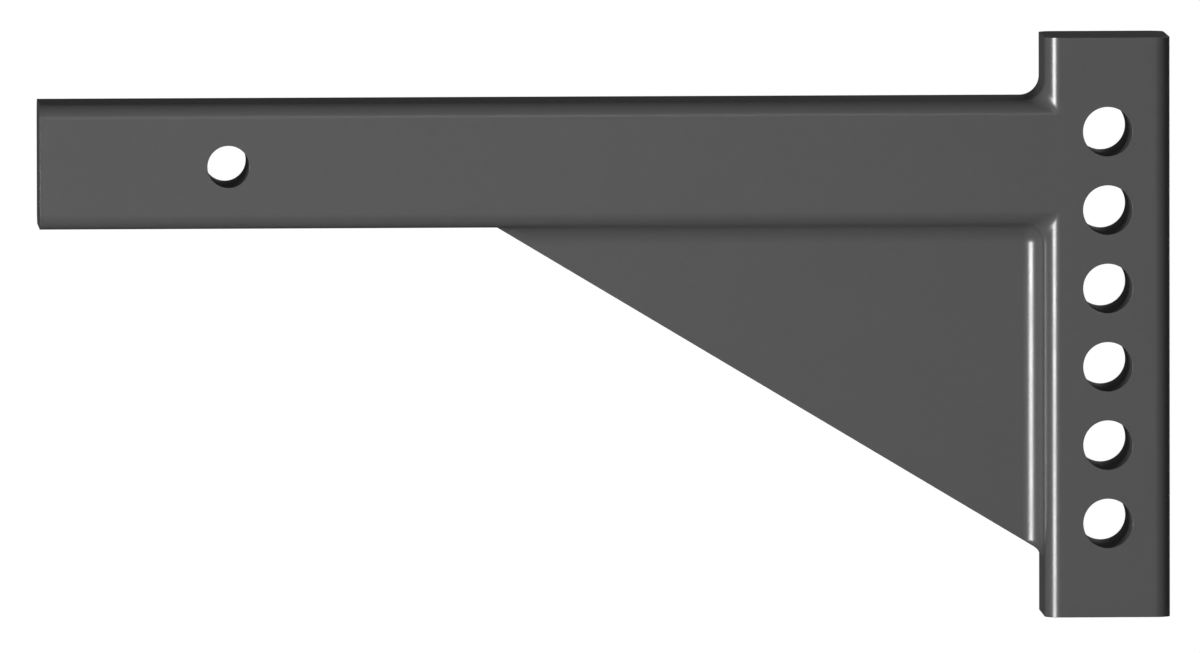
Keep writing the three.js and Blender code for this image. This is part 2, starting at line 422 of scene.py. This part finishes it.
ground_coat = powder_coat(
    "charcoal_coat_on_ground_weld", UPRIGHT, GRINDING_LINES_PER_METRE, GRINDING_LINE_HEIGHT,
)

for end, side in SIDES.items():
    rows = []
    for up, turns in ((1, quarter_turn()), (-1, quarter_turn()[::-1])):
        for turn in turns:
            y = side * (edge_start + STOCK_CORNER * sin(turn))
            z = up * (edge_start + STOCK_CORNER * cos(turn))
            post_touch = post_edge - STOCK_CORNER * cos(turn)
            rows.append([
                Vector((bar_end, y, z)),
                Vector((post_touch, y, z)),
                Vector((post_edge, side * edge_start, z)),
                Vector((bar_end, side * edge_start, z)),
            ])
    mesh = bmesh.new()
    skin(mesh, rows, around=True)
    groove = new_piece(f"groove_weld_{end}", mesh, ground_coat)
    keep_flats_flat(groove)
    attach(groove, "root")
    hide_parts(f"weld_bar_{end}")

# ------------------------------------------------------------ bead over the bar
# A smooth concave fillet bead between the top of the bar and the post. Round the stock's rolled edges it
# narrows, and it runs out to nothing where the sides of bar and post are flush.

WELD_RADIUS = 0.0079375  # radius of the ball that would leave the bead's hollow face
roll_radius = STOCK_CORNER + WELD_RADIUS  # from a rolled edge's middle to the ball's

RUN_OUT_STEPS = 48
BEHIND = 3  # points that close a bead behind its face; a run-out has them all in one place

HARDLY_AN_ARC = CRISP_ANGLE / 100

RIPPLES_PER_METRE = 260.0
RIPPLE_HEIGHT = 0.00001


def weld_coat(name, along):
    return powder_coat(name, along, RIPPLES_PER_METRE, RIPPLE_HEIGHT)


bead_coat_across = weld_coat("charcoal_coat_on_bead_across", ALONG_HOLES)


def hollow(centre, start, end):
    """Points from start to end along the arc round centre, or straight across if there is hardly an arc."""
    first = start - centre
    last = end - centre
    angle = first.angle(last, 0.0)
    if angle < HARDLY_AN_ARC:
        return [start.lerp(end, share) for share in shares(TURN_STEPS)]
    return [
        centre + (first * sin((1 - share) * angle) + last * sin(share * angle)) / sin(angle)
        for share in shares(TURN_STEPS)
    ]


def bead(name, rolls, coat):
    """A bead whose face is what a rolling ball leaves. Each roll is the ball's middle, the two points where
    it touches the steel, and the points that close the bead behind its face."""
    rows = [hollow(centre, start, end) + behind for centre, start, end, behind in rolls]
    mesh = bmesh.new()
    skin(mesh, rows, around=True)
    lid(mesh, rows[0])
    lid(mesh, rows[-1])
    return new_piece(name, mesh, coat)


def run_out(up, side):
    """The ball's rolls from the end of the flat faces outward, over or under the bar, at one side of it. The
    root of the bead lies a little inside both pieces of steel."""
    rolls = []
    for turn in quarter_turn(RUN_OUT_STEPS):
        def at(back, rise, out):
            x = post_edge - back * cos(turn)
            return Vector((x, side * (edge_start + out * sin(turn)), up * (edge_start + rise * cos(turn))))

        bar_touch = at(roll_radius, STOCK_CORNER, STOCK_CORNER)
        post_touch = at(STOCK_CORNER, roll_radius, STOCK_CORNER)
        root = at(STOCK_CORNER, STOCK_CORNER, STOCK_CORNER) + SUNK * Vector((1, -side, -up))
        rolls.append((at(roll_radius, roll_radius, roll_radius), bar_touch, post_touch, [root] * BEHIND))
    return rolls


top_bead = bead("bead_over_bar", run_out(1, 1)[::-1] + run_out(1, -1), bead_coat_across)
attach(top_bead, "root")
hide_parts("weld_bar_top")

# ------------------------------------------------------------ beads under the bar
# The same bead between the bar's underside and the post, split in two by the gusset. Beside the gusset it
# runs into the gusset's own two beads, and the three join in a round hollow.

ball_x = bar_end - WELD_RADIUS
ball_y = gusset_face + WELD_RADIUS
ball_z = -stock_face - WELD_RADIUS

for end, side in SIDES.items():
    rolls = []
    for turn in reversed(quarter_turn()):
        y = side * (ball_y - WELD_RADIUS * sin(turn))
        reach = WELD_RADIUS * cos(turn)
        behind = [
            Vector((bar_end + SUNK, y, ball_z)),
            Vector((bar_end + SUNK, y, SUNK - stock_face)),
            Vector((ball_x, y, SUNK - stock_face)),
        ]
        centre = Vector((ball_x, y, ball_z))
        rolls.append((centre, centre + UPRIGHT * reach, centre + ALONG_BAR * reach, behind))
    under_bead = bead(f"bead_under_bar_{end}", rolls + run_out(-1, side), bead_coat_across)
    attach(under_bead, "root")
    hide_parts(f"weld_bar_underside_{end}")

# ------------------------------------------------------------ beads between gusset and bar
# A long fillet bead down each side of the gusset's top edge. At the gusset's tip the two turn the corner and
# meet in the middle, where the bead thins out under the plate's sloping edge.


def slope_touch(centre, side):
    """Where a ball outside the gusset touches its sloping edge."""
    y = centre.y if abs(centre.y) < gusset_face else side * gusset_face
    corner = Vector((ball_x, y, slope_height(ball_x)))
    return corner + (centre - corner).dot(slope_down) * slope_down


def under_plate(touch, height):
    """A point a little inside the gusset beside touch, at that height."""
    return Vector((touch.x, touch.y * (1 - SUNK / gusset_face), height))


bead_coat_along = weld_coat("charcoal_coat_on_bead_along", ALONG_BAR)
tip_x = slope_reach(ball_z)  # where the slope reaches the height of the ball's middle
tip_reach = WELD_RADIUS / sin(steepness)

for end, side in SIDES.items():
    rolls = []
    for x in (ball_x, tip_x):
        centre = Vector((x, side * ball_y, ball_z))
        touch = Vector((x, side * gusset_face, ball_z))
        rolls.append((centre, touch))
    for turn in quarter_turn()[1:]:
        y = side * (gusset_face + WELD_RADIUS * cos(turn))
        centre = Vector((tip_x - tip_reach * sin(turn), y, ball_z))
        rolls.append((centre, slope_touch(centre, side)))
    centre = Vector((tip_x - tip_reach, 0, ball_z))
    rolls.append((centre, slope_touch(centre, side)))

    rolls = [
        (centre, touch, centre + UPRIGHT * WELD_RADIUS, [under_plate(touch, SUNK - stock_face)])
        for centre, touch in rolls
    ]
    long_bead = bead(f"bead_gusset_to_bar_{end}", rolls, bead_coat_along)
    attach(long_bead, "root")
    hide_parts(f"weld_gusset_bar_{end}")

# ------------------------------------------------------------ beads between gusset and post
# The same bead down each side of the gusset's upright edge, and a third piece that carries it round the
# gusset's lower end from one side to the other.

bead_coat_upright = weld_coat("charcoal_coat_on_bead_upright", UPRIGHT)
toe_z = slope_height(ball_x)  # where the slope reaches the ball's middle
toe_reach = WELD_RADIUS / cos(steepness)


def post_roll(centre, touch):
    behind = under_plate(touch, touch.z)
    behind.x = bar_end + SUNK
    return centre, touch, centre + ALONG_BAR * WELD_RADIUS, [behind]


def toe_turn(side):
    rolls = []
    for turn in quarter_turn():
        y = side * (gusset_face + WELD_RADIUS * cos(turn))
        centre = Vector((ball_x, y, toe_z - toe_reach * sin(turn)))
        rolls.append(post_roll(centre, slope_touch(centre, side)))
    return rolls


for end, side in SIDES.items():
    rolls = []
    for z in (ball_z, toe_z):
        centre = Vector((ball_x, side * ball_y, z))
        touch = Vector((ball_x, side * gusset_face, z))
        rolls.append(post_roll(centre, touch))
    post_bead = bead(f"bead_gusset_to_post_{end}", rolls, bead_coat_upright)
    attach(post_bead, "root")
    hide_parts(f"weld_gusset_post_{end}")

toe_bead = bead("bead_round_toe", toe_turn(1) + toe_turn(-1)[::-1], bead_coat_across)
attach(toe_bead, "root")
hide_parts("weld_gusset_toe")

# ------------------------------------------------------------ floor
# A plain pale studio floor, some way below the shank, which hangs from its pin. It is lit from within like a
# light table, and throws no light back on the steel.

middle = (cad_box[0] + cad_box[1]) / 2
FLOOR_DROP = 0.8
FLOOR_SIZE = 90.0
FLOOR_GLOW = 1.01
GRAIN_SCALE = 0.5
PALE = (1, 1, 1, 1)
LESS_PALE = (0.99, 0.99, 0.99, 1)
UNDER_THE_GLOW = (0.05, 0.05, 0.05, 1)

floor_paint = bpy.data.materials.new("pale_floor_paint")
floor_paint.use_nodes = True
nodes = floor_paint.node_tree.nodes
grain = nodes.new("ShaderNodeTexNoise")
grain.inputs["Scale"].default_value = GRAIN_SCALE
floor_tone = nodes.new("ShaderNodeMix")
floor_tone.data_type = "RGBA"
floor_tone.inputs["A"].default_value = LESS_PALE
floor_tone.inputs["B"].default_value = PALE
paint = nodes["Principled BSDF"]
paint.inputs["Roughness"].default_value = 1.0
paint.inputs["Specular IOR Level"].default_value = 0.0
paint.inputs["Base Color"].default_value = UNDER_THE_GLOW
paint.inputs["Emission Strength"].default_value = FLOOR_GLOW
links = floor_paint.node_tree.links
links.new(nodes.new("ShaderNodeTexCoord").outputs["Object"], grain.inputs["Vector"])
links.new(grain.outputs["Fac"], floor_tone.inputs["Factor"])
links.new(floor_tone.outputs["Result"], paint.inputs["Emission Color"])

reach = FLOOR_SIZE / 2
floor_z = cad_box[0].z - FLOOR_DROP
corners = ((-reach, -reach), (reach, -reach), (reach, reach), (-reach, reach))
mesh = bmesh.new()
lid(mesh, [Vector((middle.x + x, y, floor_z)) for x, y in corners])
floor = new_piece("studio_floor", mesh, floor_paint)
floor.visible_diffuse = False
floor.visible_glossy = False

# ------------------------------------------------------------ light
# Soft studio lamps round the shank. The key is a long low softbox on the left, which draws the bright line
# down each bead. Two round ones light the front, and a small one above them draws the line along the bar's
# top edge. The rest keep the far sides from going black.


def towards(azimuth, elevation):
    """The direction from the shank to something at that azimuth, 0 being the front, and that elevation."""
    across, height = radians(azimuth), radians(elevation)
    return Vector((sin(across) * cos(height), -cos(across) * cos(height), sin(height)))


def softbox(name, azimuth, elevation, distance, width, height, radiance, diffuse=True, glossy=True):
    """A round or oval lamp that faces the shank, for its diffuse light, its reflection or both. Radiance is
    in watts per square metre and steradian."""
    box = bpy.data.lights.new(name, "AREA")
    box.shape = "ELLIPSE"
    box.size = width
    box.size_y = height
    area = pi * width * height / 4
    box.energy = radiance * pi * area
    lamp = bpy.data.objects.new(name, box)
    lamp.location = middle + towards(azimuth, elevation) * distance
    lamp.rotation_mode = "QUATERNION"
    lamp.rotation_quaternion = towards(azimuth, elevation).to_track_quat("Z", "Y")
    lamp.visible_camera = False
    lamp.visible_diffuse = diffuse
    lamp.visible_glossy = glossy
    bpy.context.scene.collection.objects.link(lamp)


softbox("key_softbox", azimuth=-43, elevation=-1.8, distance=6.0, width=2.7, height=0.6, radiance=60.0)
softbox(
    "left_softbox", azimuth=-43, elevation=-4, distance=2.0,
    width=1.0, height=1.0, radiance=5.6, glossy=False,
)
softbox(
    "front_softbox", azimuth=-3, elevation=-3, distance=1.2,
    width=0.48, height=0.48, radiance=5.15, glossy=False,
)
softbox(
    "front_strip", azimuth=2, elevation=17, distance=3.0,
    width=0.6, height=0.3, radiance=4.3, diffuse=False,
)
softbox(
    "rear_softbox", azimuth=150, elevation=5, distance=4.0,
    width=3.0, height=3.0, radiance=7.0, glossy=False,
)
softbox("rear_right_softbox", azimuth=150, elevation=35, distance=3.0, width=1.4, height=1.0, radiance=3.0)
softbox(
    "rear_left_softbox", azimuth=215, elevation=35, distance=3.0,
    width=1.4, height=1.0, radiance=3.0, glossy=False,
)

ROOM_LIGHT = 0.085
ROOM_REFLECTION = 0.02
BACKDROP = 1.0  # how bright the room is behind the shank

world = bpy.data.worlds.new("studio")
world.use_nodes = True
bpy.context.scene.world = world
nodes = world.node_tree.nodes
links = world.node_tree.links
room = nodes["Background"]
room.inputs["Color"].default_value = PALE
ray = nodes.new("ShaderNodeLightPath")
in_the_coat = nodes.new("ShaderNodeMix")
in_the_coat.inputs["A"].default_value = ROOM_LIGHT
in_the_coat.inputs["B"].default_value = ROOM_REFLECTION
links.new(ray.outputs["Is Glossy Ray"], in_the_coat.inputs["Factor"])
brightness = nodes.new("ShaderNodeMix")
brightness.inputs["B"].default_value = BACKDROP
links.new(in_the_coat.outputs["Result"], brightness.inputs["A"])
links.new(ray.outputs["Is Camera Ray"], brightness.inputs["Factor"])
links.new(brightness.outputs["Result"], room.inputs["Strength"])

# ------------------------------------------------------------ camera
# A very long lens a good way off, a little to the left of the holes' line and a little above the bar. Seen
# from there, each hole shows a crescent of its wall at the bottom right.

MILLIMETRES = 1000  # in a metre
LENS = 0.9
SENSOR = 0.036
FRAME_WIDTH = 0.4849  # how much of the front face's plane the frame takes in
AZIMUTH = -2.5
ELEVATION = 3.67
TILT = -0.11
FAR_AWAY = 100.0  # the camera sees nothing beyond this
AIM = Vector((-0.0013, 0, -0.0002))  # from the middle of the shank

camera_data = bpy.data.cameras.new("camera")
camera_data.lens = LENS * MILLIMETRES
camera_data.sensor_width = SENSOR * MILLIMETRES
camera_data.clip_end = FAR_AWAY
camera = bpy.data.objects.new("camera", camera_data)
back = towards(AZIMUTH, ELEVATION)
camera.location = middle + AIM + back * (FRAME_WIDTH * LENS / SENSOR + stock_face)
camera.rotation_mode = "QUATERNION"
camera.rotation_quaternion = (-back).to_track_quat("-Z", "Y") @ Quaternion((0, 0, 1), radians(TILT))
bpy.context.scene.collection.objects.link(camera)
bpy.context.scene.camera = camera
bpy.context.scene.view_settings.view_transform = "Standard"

* * * * * * *

Copy out every line of the data that includes the word "groove".

    groove = new_piece(f"groove_weld_{end}", mesh, ground_coat)
    keep_flats_flat(groove)
    attach(groove, "root")